▶ _What is required_: Repeat exactly, please, the lines that begin at the start of the listing and end at the line holding "0.4, tears, 0.4))".

▶ _Input records_:
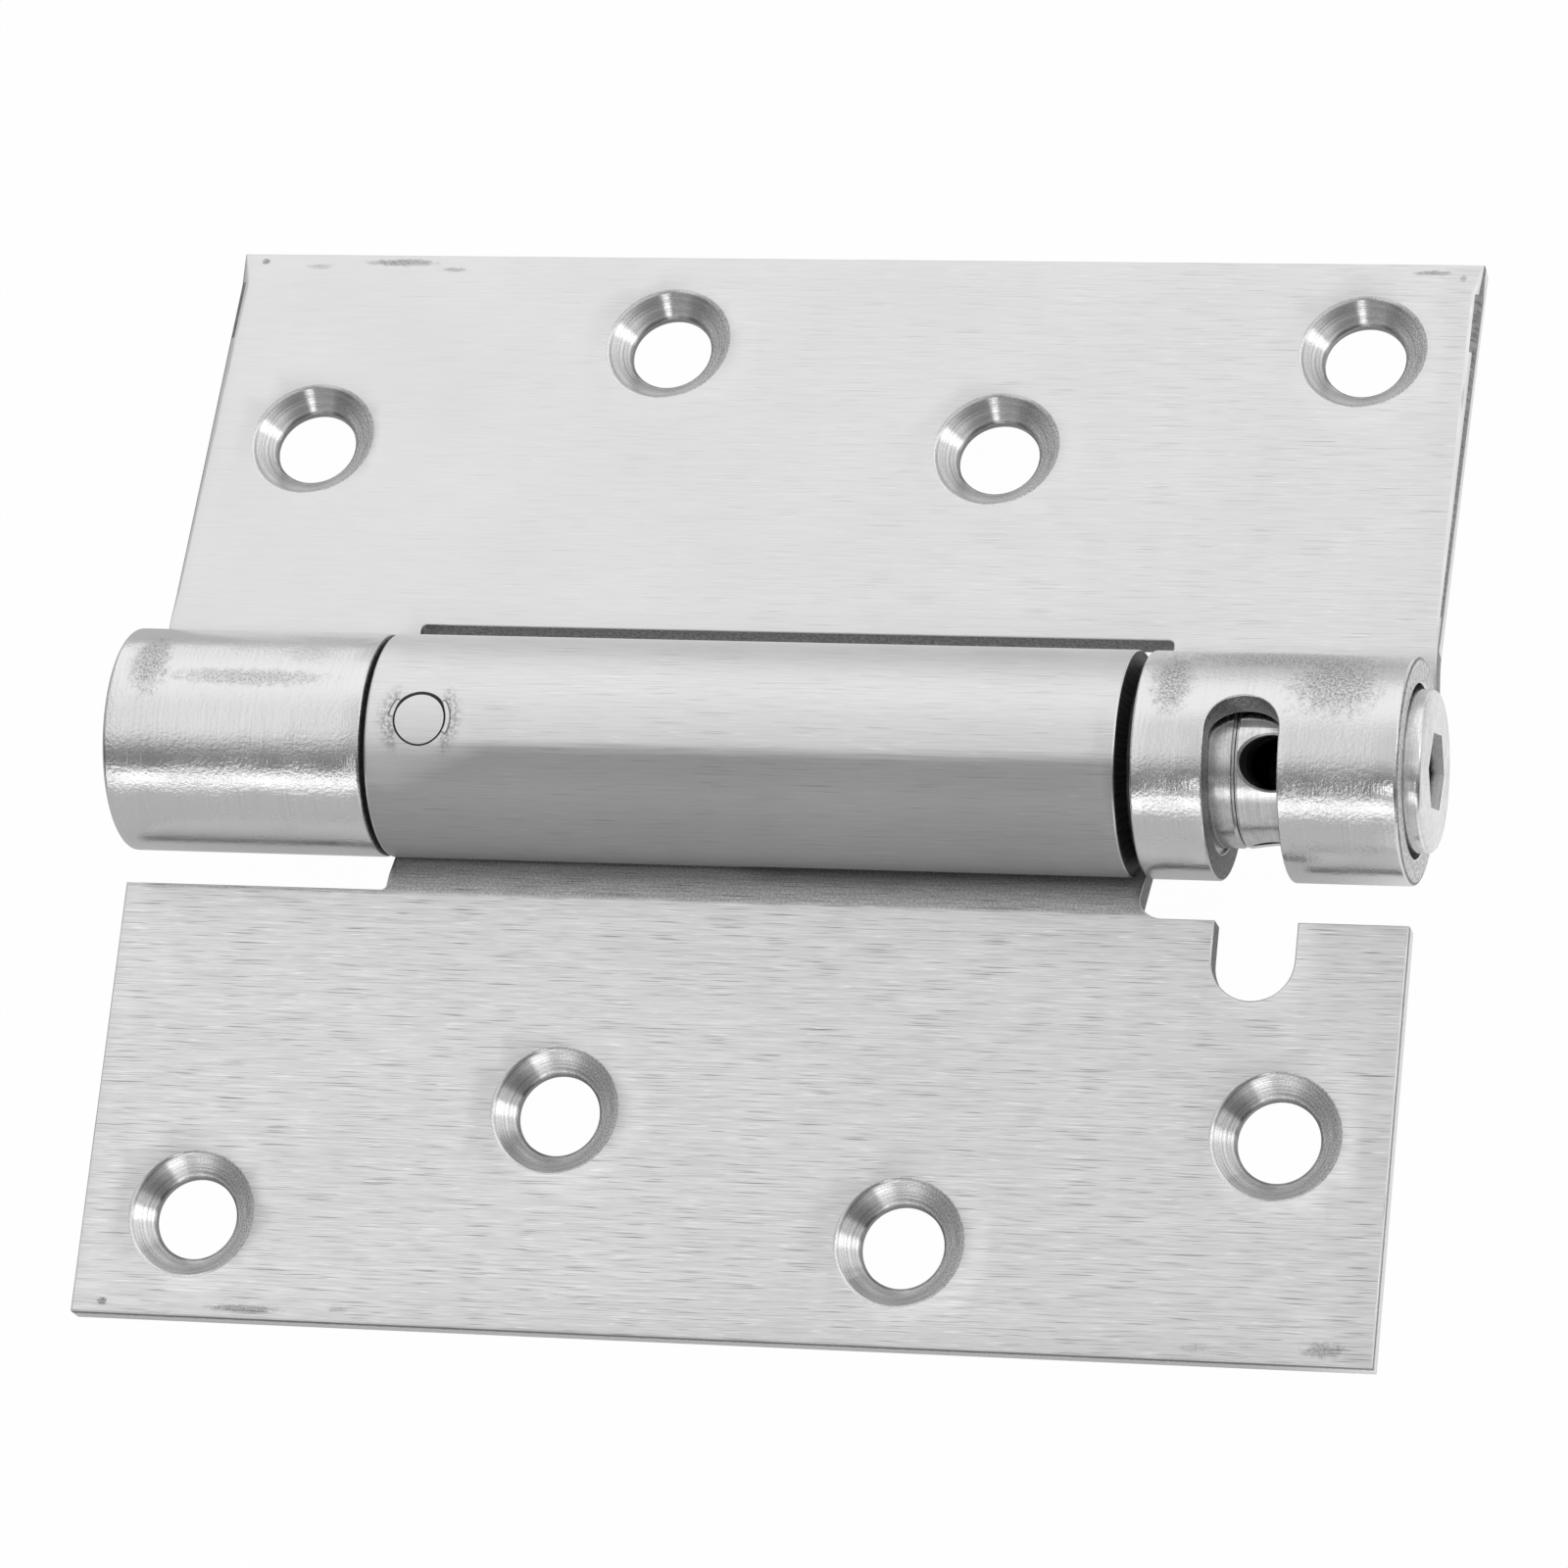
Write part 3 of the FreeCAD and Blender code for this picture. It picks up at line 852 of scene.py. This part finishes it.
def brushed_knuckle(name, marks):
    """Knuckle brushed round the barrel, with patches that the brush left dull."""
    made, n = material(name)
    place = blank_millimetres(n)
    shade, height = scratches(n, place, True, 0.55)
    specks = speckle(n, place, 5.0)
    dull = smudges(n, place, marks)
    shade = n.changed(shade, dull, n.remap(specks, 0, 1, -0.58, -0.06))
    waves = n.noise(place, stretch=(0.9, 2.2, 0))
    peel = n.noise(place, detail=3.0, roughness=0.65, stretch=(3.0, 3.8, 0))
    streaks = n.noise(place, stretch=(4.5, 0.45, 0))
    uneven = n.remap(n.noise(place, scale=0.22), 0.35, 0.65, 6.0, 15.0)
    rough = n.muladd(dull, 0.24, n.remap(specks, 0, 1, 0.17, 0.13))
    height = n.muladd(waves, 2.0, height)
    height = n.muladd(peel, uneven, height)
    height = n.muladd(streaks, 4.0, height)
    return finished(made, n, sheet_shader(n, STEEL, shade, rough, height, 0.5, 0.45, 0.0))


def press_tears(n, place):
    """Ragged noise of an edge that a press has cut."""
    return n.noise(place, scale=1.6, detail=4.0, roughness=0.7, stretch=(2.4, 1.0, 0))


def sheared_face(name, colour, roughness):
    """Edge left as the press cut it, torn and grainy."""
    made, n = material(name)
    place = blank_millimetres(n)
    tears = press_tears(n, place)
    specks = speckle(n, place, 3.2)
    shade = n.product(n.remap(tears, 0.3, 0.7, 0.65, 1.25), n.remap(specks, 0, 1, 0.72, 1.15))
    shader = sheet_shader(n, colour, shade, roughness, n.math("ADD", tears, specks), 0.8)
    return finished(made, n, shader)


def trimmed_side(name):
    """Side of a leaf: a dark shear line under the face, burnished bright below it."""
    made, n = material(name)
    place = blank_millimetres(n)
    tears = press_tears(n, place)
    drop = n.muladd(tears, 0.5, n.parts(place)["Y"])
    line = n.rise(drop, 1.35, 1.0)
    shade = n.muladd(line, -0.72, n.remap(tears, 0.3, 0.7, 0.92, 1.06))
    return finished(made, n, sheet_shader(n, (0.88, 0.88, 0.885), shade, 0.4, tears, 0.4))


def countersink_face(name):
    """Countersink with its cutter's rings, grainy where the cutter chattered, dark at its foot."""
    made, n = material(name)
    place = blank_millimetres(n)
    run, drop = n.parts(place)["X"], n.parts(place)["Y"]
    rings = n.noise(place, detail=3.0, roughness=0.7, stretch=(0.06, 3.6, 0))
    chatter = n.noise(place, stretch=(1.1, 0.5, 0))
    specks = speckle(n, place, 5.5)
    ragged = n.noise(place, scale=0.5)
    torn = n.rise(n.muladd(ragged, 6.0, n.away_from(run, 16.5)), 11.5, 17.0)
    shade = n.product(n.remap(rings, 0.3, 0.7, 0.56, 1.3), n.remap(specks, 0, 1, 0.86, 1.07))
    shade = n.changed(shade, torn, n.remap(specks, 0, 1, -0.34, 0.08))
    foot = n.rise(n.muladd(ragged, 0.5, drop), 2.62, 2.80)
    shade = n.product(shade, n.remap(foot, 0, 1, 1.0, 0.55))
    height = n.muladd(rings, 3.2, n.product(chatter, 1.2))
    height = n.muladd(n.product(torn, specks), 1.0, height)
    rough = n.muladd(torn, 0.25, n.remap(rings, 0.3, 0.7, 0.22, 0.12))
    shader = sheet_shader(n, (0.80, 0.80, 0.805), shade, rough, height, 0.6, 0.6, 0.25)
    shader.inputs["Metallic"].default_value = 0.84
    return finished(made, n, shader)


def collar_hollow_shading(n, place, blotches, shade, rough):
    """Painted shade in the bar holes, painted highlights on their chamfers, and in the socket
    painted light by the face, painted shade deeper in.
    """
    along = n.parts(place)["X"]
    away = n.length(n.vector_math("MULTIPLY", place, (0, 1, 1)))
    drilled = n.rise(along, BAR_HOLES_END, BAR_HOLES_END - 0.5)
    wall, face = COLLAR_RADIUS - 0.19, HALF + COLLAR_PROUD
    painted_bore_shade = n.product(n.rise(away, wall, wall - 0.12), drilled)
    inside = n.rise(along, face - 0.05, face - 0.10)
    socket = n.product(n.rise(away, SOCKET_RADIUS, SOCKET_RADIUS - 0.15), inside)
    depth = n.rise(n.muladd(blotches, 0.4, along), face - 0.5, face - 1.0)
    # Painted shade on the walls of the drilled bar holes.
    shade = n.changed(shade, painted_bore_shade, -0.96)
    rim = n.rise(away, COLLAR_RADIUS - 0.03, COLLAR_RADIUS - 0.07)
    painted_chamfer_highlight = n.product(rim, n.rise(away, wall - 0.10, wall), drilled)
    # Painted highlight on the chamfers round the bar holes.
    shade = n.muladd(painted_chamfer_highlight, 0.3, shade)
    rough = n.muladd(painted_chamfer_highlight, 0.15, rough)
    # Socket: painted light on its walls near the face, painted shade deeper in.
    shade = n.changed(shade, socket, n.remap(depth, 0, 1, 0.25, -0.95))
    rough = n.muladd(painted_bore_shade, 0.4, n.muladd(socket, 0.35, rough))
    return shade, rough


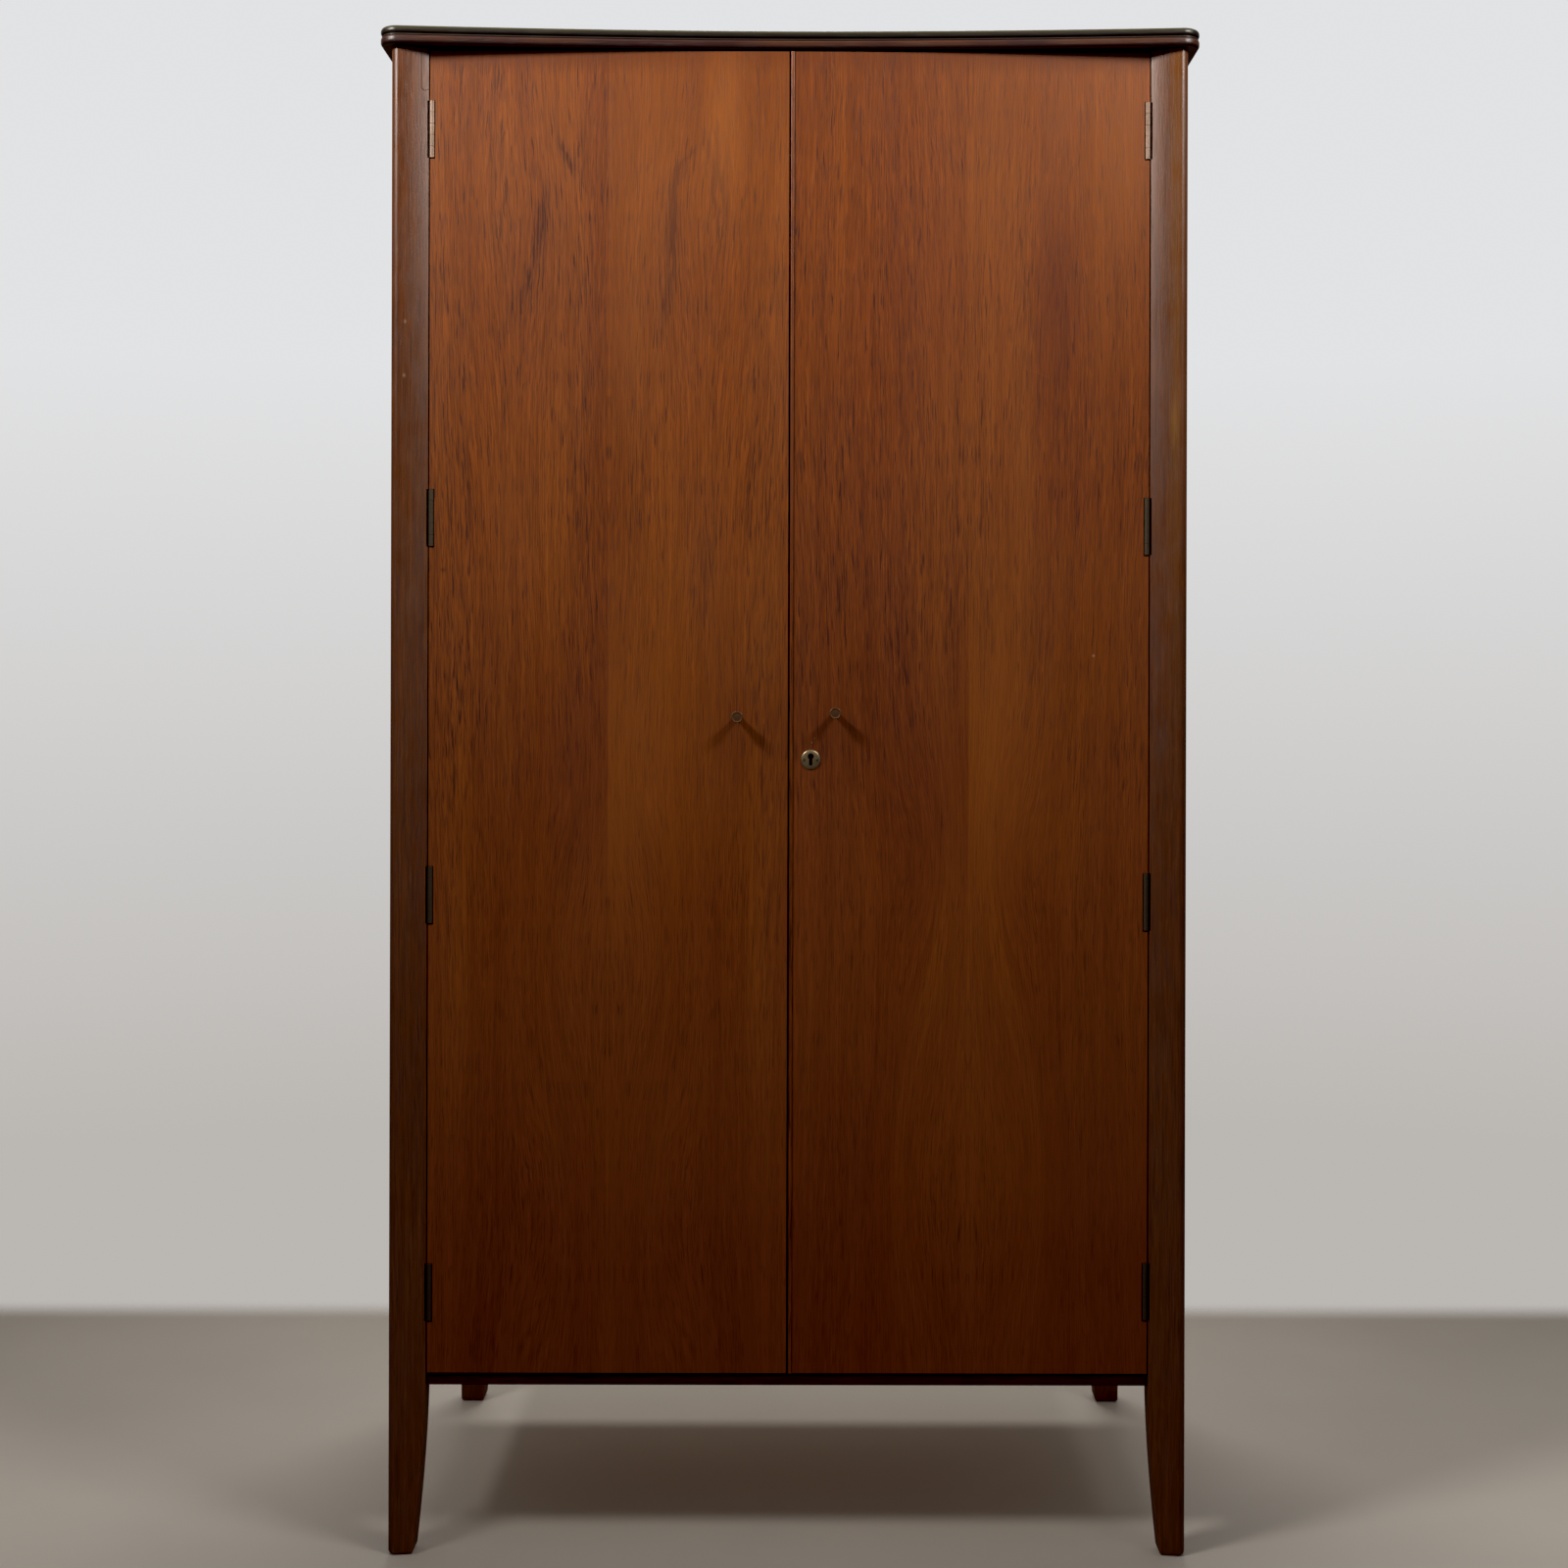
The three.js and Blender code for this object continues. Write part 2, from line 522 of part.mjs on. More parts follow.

▶ _Task answer_:
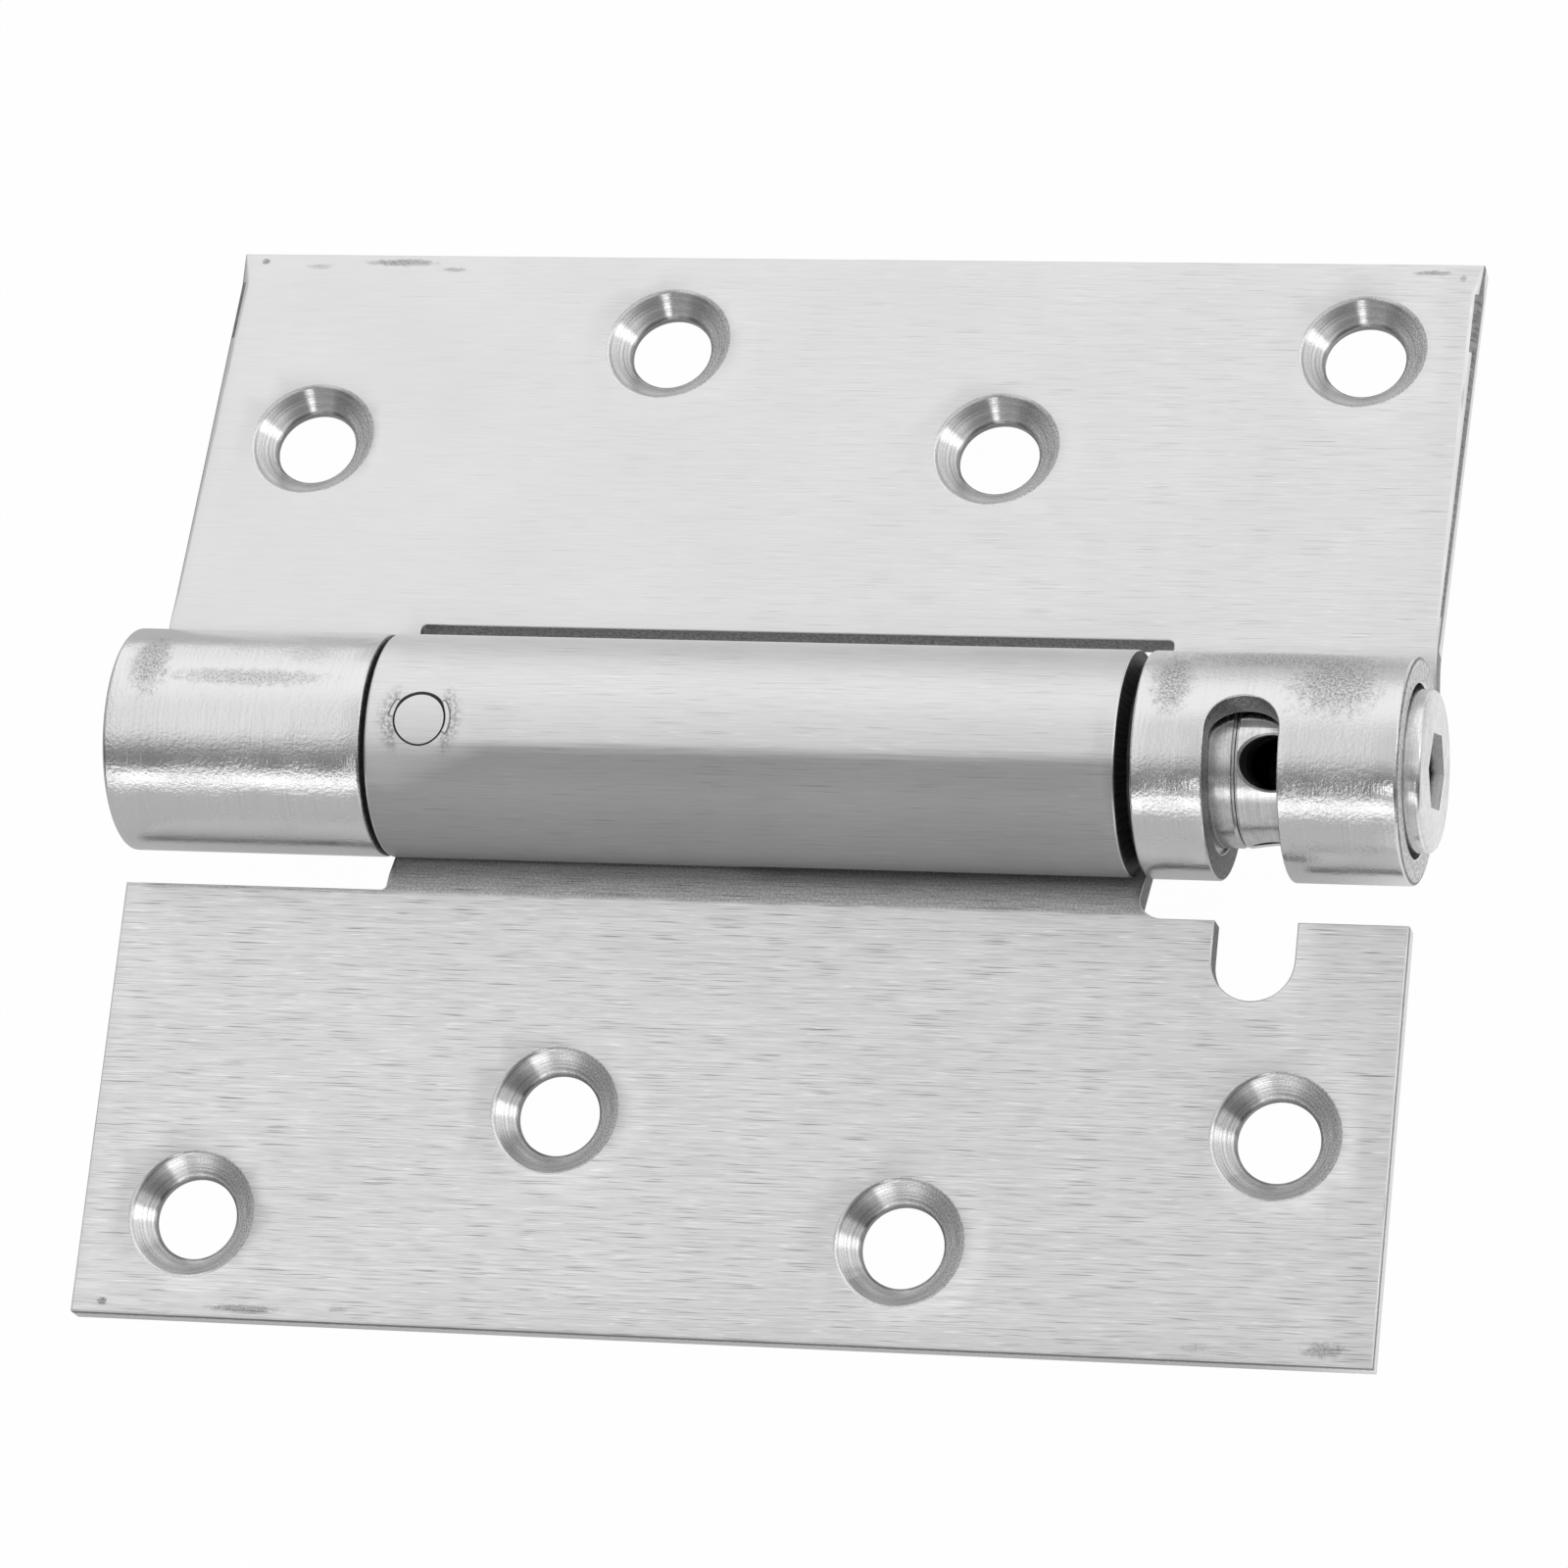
Write part 3 of the FreeCAD and Blender code for this picture. It picks up at line 852 of scene.py. This part finishes it.
def brushed_knuckle(name, marks):
    """Knuckle brushed round the barrel, with patches that the brush left dull."""
    made, n = material(name)
    place = blank_millimetres(n)
    shade, height = scratches(n, place, True, 0.55)
    specks = speckle(n, place, 5.0)
    dull = smudges(n, place, marks)
    shade = n.changed(shade, dull, n.remap(specks, 0, 1, -0.58, -0.06))
    waves = n.noise(place, stretch=(0.9, 2.2, 0))
    peel = n.noise(place, detail=3.0, roughness=0.65, stretch=(3.0, 3.8, 0))
    streaks = n.noise(place, stretch=(4.5, 0.45, 0))
    uneven = n.remap(n.noise(place, scale=0.22), 0.35, 0.65, 6.0, 15.0)
    rough = n.muladd(dull, 0.24, n.remap(specks, 0, 1, 0.17, 0.13))
    height = n.muladd(waves, 2.0, height)
    height = n.muladd(peel, uneven, height)
    height = n.muladd(streaks, 4.0, height)
    return finished(made, n, sheet_shader(n, STEEL, shade, rough, height, 0.5, 0.45, 0.0))


def press_tears(n, place):
    """Ragged noise of an edge that a press has cut."""
    return n.noise(place, scale=1.6, detail=4.0, roughness=0.7, stretch=(2.4, 1.0, 0))


def sheared_face(name, colour, roughness):
    """Edge left as the press cut it, torn and grainy."""
    made, n = material(name)
    place = blank_millimetres(n)
    tears = press_tears(n, place)
    specks = speckle(n, place, 3.2)
    shade = n.product(n.remap(tears, 0.3, 0.7, 0.65, 1.25), n.remap(specks, 0, 1, 0.72, 1.15))
    shader = sheet_shader(n, colour, shade, roughness, n.math("ADD", tears, specks), 0.8)
    return finished(made, n, shader)


def trimmed_side(name):
    """Side of a leaf: a dark shear line under the face, burnished bright below it."""
    made, n = material(name)
    place = blank_millimetres(n)
    tears = press_tears(n, place)
    drop = n.muladd(tears, 0.5, n.parts(place)["Y"])
    line = n.rise(drop, 1.35, 1.0)
    shade = n.muladd(line, -0.72, n.remap(tears, 0.3, 0.7, 0.92, 1.06))
    return finished(made, n, sheet_shader(n, (0.88, 0.88, 0.885), shade, 0.4, tears, 0.4))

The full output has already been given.